Rows from an object dataset:

^^^^^^^^

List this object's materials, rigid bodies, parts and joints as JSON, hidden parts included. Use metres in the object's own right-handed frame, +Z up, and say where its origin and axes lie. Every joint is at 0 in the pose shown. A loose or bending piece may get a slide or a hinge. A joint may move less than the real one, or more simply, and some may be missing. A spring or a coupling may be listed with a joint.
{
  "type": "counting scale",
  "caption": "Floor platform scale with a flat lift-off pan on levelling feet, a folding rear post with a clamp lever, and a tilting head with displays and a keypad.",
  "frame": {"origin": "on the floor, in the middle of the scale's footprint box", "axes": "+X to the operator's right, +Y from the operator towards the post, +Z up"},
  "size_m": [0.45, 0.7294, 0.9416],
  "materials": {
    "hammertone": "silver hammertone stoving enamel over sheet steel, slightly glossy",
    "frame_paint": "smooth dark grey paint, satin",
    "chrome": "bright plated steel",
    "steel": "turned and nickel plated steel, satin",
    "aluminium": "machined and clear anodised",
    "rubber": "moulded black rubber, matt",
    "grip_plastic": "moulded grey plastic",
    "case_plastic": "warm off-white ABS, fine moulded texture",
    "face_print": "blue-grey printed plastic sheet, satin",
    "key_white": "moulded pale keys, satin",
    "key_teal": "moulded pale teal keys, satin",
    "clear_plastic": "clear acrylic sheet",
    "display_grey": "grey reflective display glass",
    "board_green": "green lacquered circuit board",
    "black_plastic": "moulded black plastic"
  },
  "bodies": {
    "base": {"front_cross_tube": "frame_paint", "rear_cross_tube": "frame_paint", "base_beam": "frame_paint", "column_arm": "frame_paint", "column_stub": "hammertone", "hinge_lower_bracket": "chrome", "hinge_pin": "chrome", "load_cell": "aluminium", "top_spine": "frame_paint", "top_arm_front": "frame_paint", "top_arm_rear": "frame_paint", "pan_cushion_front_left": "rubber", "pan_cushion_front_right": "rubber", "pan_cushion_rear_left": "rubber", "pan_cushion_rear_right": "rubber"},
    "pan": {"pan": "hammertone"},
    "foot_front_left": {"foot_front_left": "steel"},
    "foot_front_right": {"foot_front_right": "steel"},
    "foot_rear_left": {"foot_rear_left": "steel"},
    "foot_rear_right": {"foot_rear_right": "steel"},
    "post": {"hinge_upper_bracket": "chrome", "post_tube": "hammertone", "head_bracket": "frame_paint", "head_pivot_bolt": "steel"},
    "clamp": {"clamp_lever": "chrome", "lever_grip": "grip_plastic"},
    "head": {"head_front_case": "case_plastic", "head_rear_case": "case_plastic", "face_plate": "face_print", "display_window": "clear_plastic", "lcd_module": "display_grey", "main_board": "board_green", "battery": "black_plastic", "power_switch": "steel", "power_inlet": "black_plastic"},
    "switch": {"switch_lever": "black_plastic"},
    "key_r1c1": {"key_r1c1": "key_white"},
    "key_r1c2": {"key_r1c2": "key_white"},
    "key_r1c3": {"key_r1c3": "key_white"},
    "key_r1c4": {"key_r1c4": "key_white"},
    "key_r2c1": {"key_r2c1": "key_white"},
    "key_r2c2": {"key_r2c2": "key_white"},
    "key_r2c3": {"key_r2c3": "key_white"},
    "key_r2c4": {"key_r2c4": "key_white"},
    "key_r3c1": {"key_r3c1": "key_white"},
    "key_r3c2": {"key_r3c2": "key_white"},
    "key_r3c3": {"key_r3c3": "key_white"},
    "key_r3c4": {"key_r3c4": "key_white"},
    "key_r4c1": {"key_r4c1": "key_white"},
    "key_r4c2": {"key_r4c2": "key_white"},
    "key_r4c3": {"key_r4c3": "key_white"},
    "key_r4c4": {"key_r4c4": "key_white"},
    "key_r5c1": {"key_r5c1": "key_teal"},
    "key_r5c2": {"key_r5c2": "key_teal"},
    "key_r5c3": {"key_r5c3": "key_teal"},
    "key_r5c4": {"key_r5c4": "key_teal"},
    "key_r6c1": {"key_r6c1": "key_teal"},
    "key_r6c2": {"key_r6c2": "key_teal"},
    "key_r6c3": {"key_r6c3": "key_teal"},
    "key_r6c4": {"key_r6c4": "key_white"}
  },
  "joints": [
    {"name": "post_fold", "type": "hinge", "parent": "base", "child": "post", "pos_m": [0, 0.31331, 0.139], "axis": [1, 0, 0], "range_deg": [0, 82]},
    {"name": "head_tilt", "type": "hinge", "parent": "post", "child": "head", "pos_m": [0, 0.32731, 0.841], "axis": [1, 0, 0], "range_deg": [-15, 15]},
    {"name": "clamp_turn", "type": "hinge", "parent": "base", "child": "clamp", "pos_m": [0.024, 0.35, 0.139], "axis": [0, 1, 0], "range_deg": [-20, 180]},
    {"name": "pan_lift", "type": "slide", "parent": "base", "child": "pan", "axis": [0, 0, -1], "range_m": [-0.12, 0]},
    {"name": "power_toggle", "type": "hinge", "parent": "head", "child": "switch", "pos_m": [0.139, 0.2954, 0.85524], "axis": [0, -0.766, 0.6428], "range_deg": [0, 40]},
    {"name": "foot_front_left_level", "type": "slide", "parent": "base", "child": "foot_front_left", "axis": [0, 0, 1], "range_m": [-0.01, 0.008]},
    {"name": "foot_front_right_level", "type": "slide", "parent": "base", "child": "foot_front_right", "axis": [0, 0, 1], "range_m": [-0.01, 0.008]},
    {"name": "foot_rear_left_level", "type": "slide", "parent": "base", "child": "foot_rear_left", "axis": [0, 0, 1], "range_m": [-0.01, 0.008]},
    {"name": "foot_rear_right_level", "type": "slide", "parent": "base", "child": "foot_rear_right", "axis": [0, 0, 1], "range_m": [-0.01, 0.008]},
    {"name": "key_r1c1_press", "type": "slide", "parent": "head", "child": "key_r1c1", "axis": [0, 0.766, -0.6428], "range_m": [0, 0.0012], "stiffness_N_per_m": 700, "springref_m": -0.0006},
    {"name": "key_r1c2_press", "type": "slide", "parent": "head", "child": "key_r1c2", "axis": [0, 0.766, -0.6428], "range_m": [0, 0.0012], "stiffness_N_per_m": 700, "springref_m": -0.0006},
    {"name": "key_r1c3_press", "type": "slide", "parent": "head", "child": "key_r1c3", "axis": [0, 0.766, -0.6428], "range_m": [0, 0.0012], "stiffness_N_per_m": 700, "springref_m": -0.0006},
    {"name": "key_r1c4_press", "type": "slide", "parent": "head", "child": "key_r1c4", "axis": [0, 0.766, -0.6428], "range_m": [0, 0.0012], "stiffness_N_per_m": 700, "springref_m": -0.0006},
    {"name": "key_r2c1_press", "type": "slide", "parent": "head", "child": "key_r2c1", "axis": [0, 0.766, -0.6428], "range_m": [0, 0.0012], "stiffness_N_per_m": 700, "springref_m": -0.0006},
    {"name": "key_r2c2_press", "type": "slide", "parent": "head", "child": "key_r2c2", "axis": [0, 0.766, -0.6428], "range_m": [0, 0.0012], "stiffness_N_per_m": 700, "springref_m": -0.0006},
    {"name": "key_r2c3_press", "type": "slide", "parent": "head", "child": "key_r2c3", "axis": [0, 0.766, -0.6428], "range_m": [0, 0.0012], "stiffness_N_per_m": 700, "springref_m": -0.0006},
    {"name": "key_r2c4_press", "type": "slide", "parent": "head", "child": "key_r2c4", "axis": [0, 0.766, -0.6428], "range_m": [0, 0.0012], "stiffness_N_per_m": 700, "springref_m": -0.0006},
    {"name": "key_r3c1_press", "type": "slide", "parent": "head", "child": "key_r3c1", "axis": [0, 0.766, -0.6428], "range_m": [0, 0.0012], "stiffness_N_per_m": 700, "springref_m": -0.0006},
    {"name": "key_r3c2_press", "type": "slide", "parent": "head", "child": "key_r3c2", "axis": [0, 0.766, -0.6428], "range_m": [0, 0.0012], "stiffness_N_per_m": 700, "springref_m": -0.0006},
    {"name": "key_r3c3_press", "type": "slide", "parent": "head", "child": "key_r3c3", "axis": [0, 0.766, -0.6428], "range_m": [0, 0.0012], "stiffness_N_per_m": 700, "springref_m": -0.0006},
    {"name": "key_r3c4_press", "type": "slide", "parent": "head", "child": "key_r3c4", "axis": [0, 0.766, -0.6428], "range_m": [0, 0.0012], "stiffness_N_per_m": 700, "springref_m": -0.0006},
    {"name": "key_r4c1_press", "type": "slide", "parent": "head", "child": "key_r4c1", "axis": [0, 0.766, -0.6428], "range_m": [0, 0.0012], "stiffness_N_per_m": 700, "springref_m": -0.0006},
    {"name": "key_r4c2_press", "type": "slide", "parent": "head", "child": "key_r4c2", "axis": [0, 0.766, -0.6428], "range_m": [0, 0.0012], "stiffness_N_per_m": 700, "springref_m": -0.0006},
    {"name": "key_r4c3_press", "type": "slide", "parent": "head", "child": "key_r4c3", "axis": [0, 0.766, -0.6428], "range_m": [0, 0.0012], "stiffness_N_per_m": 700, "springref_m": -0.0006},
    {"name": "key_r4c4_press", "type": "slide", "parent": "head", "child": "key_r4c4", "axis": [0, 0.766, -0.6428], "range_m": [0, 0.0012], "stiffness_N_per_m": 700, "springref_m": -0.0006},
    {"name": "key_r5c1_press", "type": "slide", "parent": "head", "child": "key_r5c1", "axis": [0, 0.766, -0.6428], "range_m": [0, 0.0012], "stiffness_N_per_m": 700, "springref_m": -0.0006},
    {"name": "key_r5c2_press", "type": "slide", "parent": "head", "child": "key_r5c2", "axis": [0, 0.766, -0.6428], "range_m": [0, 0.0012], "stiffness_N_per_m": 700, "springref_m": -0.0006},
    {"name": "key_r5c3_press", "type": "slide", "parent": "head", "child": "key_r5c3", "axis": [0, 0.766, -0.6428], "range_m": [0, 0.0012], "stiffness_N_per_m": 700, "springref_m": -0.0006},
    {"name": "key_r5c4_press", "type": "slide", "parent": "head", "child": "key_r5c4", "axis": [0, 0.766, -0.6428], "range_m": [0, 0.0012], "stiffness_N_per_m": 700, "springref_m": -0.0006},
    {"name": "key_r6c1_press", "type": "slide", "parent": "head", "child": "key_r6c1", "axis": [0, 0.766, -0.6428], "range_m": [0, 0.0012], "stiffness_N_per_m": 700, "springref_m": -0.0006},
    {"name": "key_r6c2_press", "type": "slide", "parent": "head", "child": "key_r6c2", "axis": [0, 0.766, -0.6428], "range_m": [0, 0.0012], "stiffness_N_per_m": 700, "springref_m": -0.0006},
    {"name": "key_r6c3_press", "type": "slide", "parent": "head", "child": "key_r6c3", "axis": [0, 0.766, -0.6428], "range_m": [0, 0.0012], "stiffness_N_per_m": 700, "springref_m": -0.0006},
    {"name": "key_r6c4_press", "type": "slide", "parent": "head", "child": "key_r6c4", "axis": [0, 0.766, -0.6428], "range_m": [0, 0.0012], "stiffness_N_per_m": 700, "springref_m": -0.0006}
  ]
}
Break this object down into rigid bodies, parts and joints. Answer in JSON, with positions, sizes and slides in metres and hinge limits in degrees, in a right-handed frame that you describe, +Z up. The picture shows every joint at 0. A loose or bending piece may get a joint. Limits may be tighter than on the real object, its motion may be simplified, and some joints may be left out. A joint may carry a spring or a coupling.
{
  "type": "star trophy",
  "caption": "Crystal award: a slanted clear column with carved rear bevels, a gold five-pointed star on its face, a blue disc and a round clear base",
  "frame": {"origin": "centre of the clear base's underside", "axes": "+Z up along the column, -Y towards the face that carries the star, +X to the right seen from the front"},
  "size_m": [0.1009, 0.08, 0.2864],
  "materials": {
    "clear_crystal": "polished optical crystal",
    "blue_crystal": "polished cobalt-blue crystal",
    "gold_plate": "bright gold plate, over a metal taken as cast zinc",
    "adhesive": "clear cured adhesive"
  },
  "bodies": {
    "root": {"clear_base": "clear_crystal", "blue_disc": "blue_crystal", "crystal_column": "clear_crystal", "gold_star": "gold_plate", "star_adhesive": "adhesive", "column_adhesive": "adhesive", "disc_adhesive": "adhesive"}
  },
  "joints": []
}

^^^^^^^^

* To do *
Give back exactly the lines from the line holding "Break this object" through the last line of the listing, including both.

* Written solution *
Break this object down into rigid bodies, parts and joints. Answer in JSON, with positions, sizes and slides in metres and hinge limits in degrees, in a right-handed frame that you describe, +Z up. The picture shows every joint at 0. A loose or bending piece may get a joint. Limits may be tighter than on the real object, its motion may be simplified, and some joints may be left out. A joint may carry a spring or a coupling.
{
  "type": "star trophy",
  "caption": "Crystal award: a slanted clear column with carved rear bevels, a gold five-pointed star on its face, a blue disc and a round clear base",
  "frame": {"origin": "centre of the clear base's underside", "axes": "+Z up along the column, -Y towards the face that carries the star, +X to the right seen from the front"},
  "size_m": [0.1009, 0.08, 0.2864],
  "materials": {
    "clear_crystal": "polished optical crystal",
    "blue_crystal": "polished cobalt-blue crystal",
    "gold_plate": "bright gold plate, over a metal taken as cast zinc",
    "adhesive": "clear cured adhesive"
  },
  "bodies": {
    "root": {"clear_base": "clear_crystal", "blue_disc": "blue_crystal", "crystal_column": "clear_crystal", "gold_star": "gold_plate", "star_adhesive": "adhesive", "column_adhesive": "adhesive", "disc_adhesive": "adhesive"}
  },
  "joints": []
}